We also recognized a difference in our habits when we spent with debit cards over credit cards. With credit cards we thought, “Can we pay this off at the end of the month?” But with debit cards we asked ourselves, “Do we have the money in our account right now?”
This seems like a subtle shift, but it had a profound impact on our financial life. Overall, the pride and passion we felt for opting out of the credit card industry far overshadowed 1% cash back and a few airline miles.
Waiting to Invest
We also decided to focus on eliminating our debt before investing for college or retirement. This decision is a complex one for many people, but we wanted to keep our financial goals simple and focused.

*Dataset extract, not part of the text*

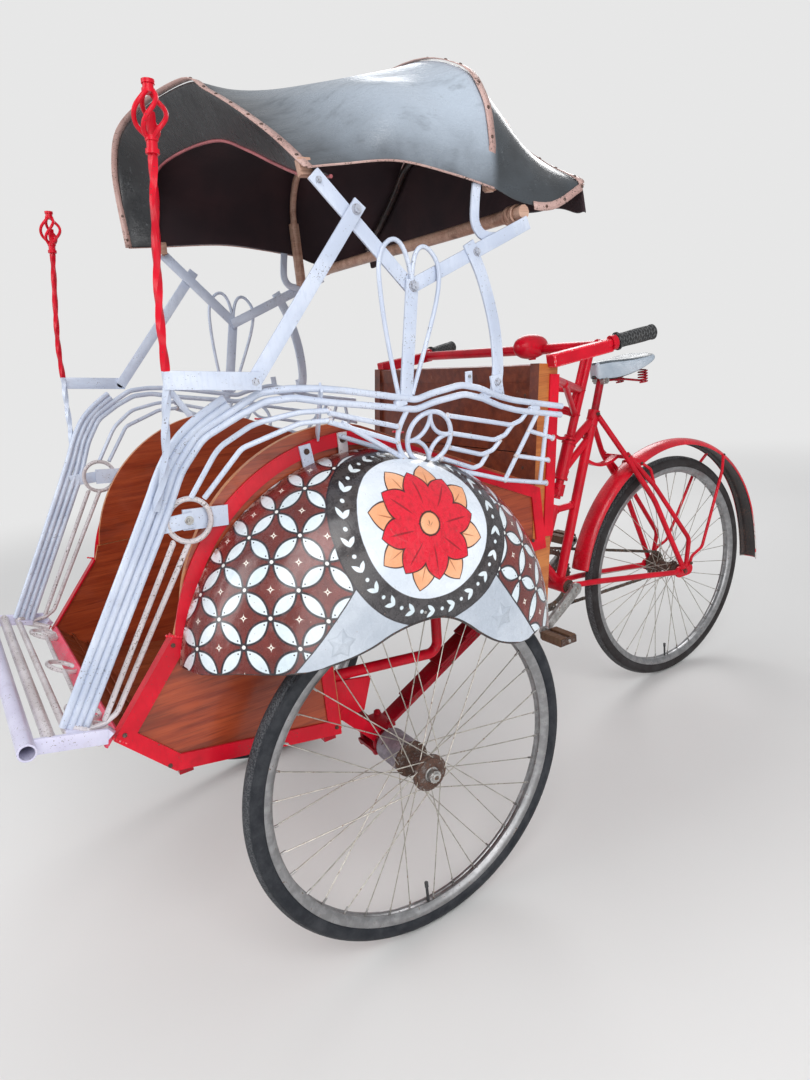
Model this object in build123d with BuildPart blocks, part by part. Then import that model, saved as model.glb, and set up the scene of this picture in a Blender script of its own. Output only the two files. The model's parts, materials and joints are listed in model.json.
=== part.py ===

By focusing our time, energy, and passion on eliminating debt, we were able to do so much faster than if we had tried to juggle multiple goals and priorities. We also believe that a debt-free lifestyle (and a debt-free business) will provide a flexible foundation for us to build a secure future.
Many people will point out if you have a low-interest debt (let's say 2-4%) on a student loan or mortgage, you may be able to realistically achieve much better returns than that by investing for the future.

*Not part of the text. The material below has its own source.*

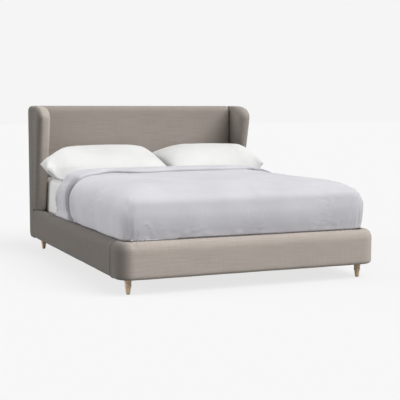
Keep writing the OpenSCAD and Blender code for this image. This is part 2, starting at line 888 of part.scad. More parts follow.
module hanger_screw_set(y, way, d, grow) {
    at_x = beam_w / 2 + seat_gap + hanger_t + 15;
    for (side = [-1, 1])
        for (z = [beam_bottom + 12, beam_bottom + beam_h - 22])
            translate([side * at_x, y - way * hanger_t, z])
                rotate([-way * 90, 0, 0]) {
                    cylinder(d = d, h = plate_screw_l + hanger_t + grow);
                    translate([0, 0, -screw_head_t]) cylinder(d = screw_head_d, h = screw_head_t);
                }
}

// Centre legs and their levelling feet
module centre_leg(y) {
    bottom = disc_t + foot_travel + stem_free;
    bore_l = stem_in + foot_travel + stem_free;
    color([0.15, 0.15, 0.15]) difference() {
        union() {
            translate([-beam_w / 2, y - centre_plate_l / 2, beam_bottom - centre_plate_t])
                cube([beam_w, centre_plate_l, centre_plate_t]);
            translate([0, y, bottom])
                cylinder(d = centre_leg_d, h = beam_bottom - centre_plate_t - bottom + eps);
        }
        translate([0, y, bottom - eps]) cylinder(d = stem_d + thread_gap, h = bore_l + eps);
        centre_leg_screw_set(y, screw_d + hole_gap, eps);
    }
}

module centre_leg_screw_set(y, d, grow) {
    for (sx = [-1, 1])
        for (sy = [-1, 1])
            translate([sx * (beam_w / 2 - plate_screw_in), y + sy * (centre_plate_l / 2 - plate_screw_in),
                       beam_bottom - centre_plate_t]) {
                cylinder(d = d, h = plate_screw_l + centre_plate_t + grow);
                translate([0, 0, -screw_head_t]) cylinder(d = screw_head_d, h = screw_head_t);
            }
}

module levelling_foot(y) {
    color("gray") translate([0, y, 0]) {
        cylinder(d = disc_d, h = disc_t);
        cylinder(d = stem_d, h = disc_t + stem_free + stem_in);
    }
}

// Turned legs
function leg_profile() =
    let(z0 = glide_t)
    let(zb = leg_bead_z)
    let(taper = [[leg_foot_d / 2 - 2, z0], [leg_foot_d / 2, z0 + 3], [leg_neck_d / 2 - 1, zb]])
    let(flare = [
        for (i = [0:6])
            let(t = i / 6)
            [leg_neck_d / 2 + (leg_top_d - leg_neck_d) / 2 * pow(t, 2.2), zb + (leg_h - zb) * t]
    ])
    concat([[0, z0]], taper, flare, [[0, leg_h]]);

module leg(y) {
    color([0.72, 0.58, 0.42]) translate([half_w - leg_inset_side, y, 0]) difference() {
        rotate_extrude() {
            polygon(leg_profile());
            for (way = [-1, 1])
                translate([(leg_bead_d - leg_bead_h) / 2, leg_bead_z + way * leg_bead_h / 2])
                    circle(d = leg_bead_h);
        }
        translate([0, 0, leg_h - leg_bolt_in_leg])
            cylinder(d = bolt_d + bore_gap, h = leg_bolt_in_leg + eps);
        cylinder(d = glide_pin_d + bore_gap, h = glide_t + glide_pin_l + eps);
    }
}

// Socket for the threaded insert and bolt of a leg on the right side
module leg_socket(y) {
    translate([half_w - leg_inset_side, y, rail_bottom - eps]) {
        cylinder(d = insert_d + bore_gap, h = pad_bottom + insert_l + eps);
        cylinder(d = bolt_d + bore_gap, h = leg_bolt_l - leg_bolt_in_leg + 2 * eps);
    }
}

module each_leg() {
    both_sides() {
        translate([half_w - leg_inset_side, front_y + leg_inset_front, 0]) children();
        translate([half_w - leg_inset_side, back_y - leg_inset_back, 0]) children();
    }
}

module leg_bolts() {
    color("silver") each_leg()
        translate([0, 0, leg_h - leg_bolt_in_leg]) cylinder(d = bolt_d, h = leg_bolt_l);
}

module leg_inserts() {
    color("silver") each_leg() translate([0, 0, rail_bottom]) difference() {
        cylinder(d = insert_d, h = pad_bottom + insert_l);
        translate([0, 0, -eps]) cylinder(d = bolt_d + bore_gap, h = pad_bottom + insert_l + 2 * eps);
    }
}

module leg_glides() {
    color([0.2, 0.2, 0.2]) each_leg() {
        cylinder(d = leg_foot_d - 5, h = glide_t);
        cylinder(d = glide_pin_d, h = glide_t + glide_pin_l);
    }
}

// Mattress and sheet: a slab with rounded corners and edges, drawn in by an inset all round
module soft_slab(inset) {
    steps = 4;
    r = mattress_edge_r - inset;
    z0 = mattress_z + inset;
    z1 = sheet_top - inset;
    w = mattress_w - 2 * inset;
    l = mattress_l - 2 * inset;
    low = [for (i = [0:steps]) let(a = 90 * i / steps) [r * (1 - sin(a)), z0 + r * (1 - cos(a))]];
    high = [for (i = [0:steps]) let(a = 90 * i / steps) [r * (1 - cos(a)), z1 - r * (1 - sin(a))]];
    skin([
        for (p = concat(low, high))
            round_ring(0, mattress_mid_y, w - 2 * p[0], l - 2 * p[0],
                mattress_corner_r - inset - p[0], p[1])
    ]);
}

module mattress() {
    color("whitesmoke") soft_slab(sheet_t + seat_gap);
}

module fitted_sheet() {
    open_w = mattress_w - 2 * sheet_hem;
    open_l = mattress_l - 2 * sheet_hem;
    color("white") difference() {
        soft_slab(0);
        soft_slab(sheet_t);
        translate([-open_w / 2, mattress_mid_y - open_l / 2, mattress_z - eps])
            cube([open_w, open_l, sheet_t + 2 * eps]);
    }
}

// Outward reach and height of the duvet's outer face at step k of its way down to the hem
function duvet_outer(k) =
    let(a = 90 * min(1, k / duvet_bend_steps))
    let(down = max(0, (k - duvet_bend_steps) / (duvet_steps - duvet_bend_steps)))
    let(bend_z = sheet_top + duvet_t - duvet_round_h)
    [
        duvet_round * sin(a) - duvet_hem_in * down * down,
        bend_z + duvet_round_h * cos(a) - (bend_z - duvet_hem_z) * down
    ];

// The same for its inner face, which follows the sheet and reaches its side at a distance of reach
function duvet_inner(k, reach) =
    let(r = mattress_edge_r - duvet_slack)
    let(a = 90 * max(0, min(1, (k - 1) / 3)))
    let(down = max(0, (k - 4) / (duvet_steps - 4)))
    [
        (reach - r) * min(1, k) + r * sin(a),
        sheet_top + duvet_gap - r * (1 - cos(a)) - (sheet_top - r - duvet_hem_z) * down
    ];

// Point of the duvet's outer or inner face for a place along its width and its length.
// Past the flat top, between -1 and 1 or up to 1, each place is 1 plus a share of the steps down.
function duvet_point(u, v, outer) =
    let(p = max(0, abs(u) - 1))
    let(q = max(0, v - 1))
    let(t = max(p, q))
    let(k = t * duvet_steps)
    let(turn = t == 0 ? 0 : (p >= q ? 45 * q / p : 90 - 45 * p / q))
    let(square = outer ? duvet_square_out : duvet_square_in)
    let(cx = t == 0 ? 0 : pow(cos(turn), square))
    let(cy = t == 0 ? 0 : pow(sin(turn), square))
    let(off_x = outer ? duvet_outer(k) : duvet_inner(k, mattress_w / 2 + duvet_slack - duvet_flat_x))
    let(off_y = outer ? duvet_outer(k) : duvet_inner(k, duvet_flat_y - mattress_foot_y + duvet_slack))
    let(flat_x = max(-1, min(1, u)) * duvet_flat_x)
    let(flat_y = duvet_fold_y + (duvet_flat_y - duvet_fold_y) * min(1, v))
    let(band = outer ? fold_t * smooth(-fold_step, 0, flat_y - duvet_fold_y + fold_w) : 0)
    let(end = outer ? smooth(-20, 50, duvet_fold_y - flat_y) : 0)
    let(wave = outer ? duvet_wave * t * sin(1.9 * flat_y + 2.3 * flat_x) : 0)
    let(crown = outer ? duvet_crown * pow(1 - t, 2) * cos(90 * flat_x / duvet_flat_x) : 0)
    [
        flat_x + (u < 0 ? -1 : 1) * (off_x[0] + wave + 0.25 * band * t) * cx,
        flat_y - (off_y[0] + wave) * cy,
        off_x[1] + end * (band * (1 - t) + crown) - (outer ? (1 - end) * duvet_t * (1 - t) / 2 : 0)
    ];

module duvet() {
    hang = [for (i = [1:duvet_steps]) 1 + i / duvet_steps];
    fold_v = fold_w / (duvet_fold_y - duvet_flat_y);
    step_v = fold_step / (duvet_fold_y - duvet_flat_y);
    us = concat(
        [for (i = [duvet_steps - 1:-1:0]) -hang[i]],
        [for (i = [-4:4]) i / 4],
        hang
    );
    vs = concat(
        [0, 0.012, 0.03, fold_v * 0.35, fold_v * 0.7, fold_v, fold_v + step_v],
        [for (i = [1:7]) fold_v + step_v + (1 - fold_v - step_v) * i / 7],
        hang
    );
    top = [for (v = vs) [for (u = us) duvet_point(u, v, true)]];
    bottom = [for (v = vs) [for (u = us) duvet_point(u, v, false)]];
    color([0.85, 0.85, 0.88]) grid_solid(top, bottom);
}

// Point of a pillow on the right side. It leans on the headboard, its outer end hangs past the
// mattress in front of the wing, and the inner ends of the two pillows meet along a slanted line.
function pillow_point(u, v, way, side) =
    let(start = pillow_apart / 2 + side * (pillow_shift - pillow_skew * v))
    let(draw_x = pillow_draw * (1 - v * v) * pow(abs(u), 6))
    let(x = start + (pillow_end_x - start) * (u + 1) / 2 - (u < 0 ? -1 : 1) * draw_x)
    let(squeeze = smooth(mattress_w / 2 - pillow_bend, mattress_w / 2 - 8, x))
    let(y_back = pillow_back_y + (pillow_end_back_y - pillow_back_y) * squeeze)
    let(y_front = pillow_front_y + pillow_front_in * squeeze)
    let(draw_y = pillow_draw * (1 - u * u) * pow(abs(v), 6))
    let(y = y_front + (y_back - y_front) * (v + 1) / 2 - (v < 0 ? -1 : 1) * draw_y)
    let(fullness = pow((1 - pow(abs(u), 5)) * (1 - pow(abs(v), 2.2)), 0.4))
    let(pressed = side > 0 ? pillow_pressed * (1 - smooth(0, pillow_pressed_l, x)) : 0)
    let(end_rise = pillow_end_rise + (side > 0 ? pillow_right_extra : 0))
    let(bent = (pillow_rise - pressed) * (1 - squeeze) + end_rise * squeeze)
    let(rise = bent - pillow_tip_drop * smooth(0.6, 1, u))
    let(lifted = pillow_end_lift * smooth(mattress_w / 2, pillow_end_x, x))
    let(mid = sheet_top + pillow_edge_z + rise * (v + 1) / 2 + lifted * (1 - v) / 2)
    let(z = mid + (way > 0 ? pillow_top_share : pillow_top_share - 1) * pillow_t * fullness)
    [x, y, way > 0 ? z : max(z, sheet_top + seat_gap)];

module pillow(side) {
    us = [for (i = [0:pillow_nx]) -cos(180 * i / pillow_nx)];
    vs = [for (j = [0:pillow_ny]) cos(180 * j / pillow_ny)];
    top = [for (v = vs) [for (u = us) pillow_point(u, v, 1, side)]];
    bottom = [for (v = vs) [for (u = us) pillow_point(u, v, -1, side)]];
    color("snow") pillow_solid(top, bottom);
}

module ledge_screws() {
    color("silver") both_sides() ledge_screw_set(screw_d, 0);
}

module hanger_screws() {
    color("silver") {
        hanger_screw_set(foot_inner_y, -1, screw_d, 0);
        hanger_screw_set(box_y, 1, screw_d, 0);
    }
}

module centre_leg_screws() {
    color("silver")
        for (way = [-1, 1])
            centre_leg_screw_set(way * centre_leg_y, screw_d, 0);
}

left_side() headboard_post();  // headboard_post_left
right_side() headboard_post();  // headboard_post_right
headboard_base_rail();
headboard_cross_rail(mid_rail_z);  // headboard_mid_rail
headboard_cross_rail(frame_top - cross_rail_h);  // headboard_top_rail
headboard_face_board();
headboard_back_board();
headboard_centre_pad();
headboard_back_cover();
left_side() headboard_side_cover();  // headboard_side_cover_left
right_side() headboard_side_cover();  // headboard_side_cover_right
left_side() wing_board();  // wing_board_left
right_side() wing_board();  // wing_board_right
left_side() wing_pad();  // wing_pad_left
right_side() wing_pad();  // wing_pad_right
wing_bolts();
left_side() side_rail();  // side_rail_left
right_side() side_rail();  // side_rail_right
left_side() side_pad();  // side_pad_left
right_side() side_pad();  // side_pad_right
foot_rail();
left_side() foot_block();  // foot_block_left
right_side() foot_block();  // foot_block_right
foot_pad();
frame_dowels();
left_side() corner_bracket(seam_y, -1);  // corner_bracket_front_left
corner_bracket(seam_y, -1);  // corner_bracket_front_right
left_side() corner_bracket(box_y, 1);  // corner_bracket_back_left
corner_bracket(box_y, 1);  // corner_bracket_back_right
corner_bolts();
left_side() slat_ledge();  // slat_ledge_left
right_side() slat_ledge();  // slat_ledge_right
ledge_screws();
centre_beam();
beam_hanger(foot_inner_y, -1);  // beam_hanger_front
beam_hanger(box_y, 1);  // beam_hanger_back
hanger_screws();
centre_leg(-centre_leg_y);  // centre_leg_front
centre_leg(centre_leg_y);  // centre_leg_back
centre_leg_screws();
levelling_foot(-centre_leg_y);  // levelling_foot_front
levelling_foot(centre_leg_y);  // levelling_foot_back
left_side() each_slat() slat();  // slats_left
right_side() each_slat() slat();  // slats_right
left_side() each_slat() slat_holder_side();  // slat_holders_left
right_side() each_slat() slat_holder_side();  // slat_holders_right
each_slat() slat_holder_centre();  // slat_holders_centre
left_side() leg(front_y + leg_inset_front);  // leg_front_left
right_side() leg(front_y + leg_inset_front);  // leg_front_right
left_side() leg(back_y - leg_inset_back);  // leg_back_left
right_side() leg(back_y - leg_inset_back);  // leg_back_right
leg_bolts();
leg_inserts();
leg_glides();
mattress();
fitted_sheet();
duvet();
left_side() pillow(-1);  // pillow_left
right_side() pillow(1);  // pillow_right
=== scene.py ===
import math

import bpy
import bmesh
from mathutils import Euler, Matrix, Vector, noise
from mathutils.bvhtree import BVHTree


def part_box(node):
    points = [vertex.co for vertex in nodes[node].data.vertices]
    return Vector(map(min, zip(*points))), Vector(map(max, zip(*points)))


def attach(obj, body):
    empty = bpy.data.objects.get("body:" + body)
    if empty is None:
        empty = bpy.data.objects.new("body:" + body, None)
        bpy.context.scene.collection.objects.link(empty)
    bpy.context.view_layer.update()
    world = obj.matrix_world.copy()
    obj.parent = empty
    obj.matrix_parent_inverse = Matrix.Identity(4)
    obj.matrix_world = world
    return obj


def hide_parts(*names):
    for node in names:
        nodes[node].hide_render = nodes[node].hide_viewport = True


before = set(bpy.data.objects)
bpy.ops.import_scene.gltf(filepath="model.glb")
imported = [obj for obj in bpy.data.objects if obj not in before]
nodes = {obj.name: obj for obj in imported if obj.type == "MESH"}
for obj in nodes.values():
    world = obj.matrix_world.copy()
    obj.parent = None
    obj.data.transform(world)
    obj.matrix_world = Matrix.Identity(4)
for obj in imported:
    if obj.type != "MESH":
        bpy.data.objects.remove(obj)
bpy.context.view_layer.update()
scene = bpy.context.scene
up = Vector((0, 0, 1))

# Camera
cameraView = {"place": (-2.4953, -6.1413, 1.0455), "turn": 22.92, "down": 5.35, "lens": 87.44,
              "sensor": 36.0}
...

We understand how the math works, but for us it's far more important to have the flexibility, momentum, and freedom that comes with a debt-free lifestyle.
We're looking forward to having the mathematics of compound interest work for us in the future, but for now we're leveraging the motivation of our emotional minds to maximize focus and passion as we finish off our debt.
The Best of Both Worlds
To create long-term, lasting habit change, Chip and Dan Heath taught me that we need both sides of our mind — logical and emotional — to work together.
In the personal finance world, it's easy to focus on the next tip or tactic that you think will move you closer to your goals. But don't forget the power that comes with motivating your emotional mind to come along for the ride.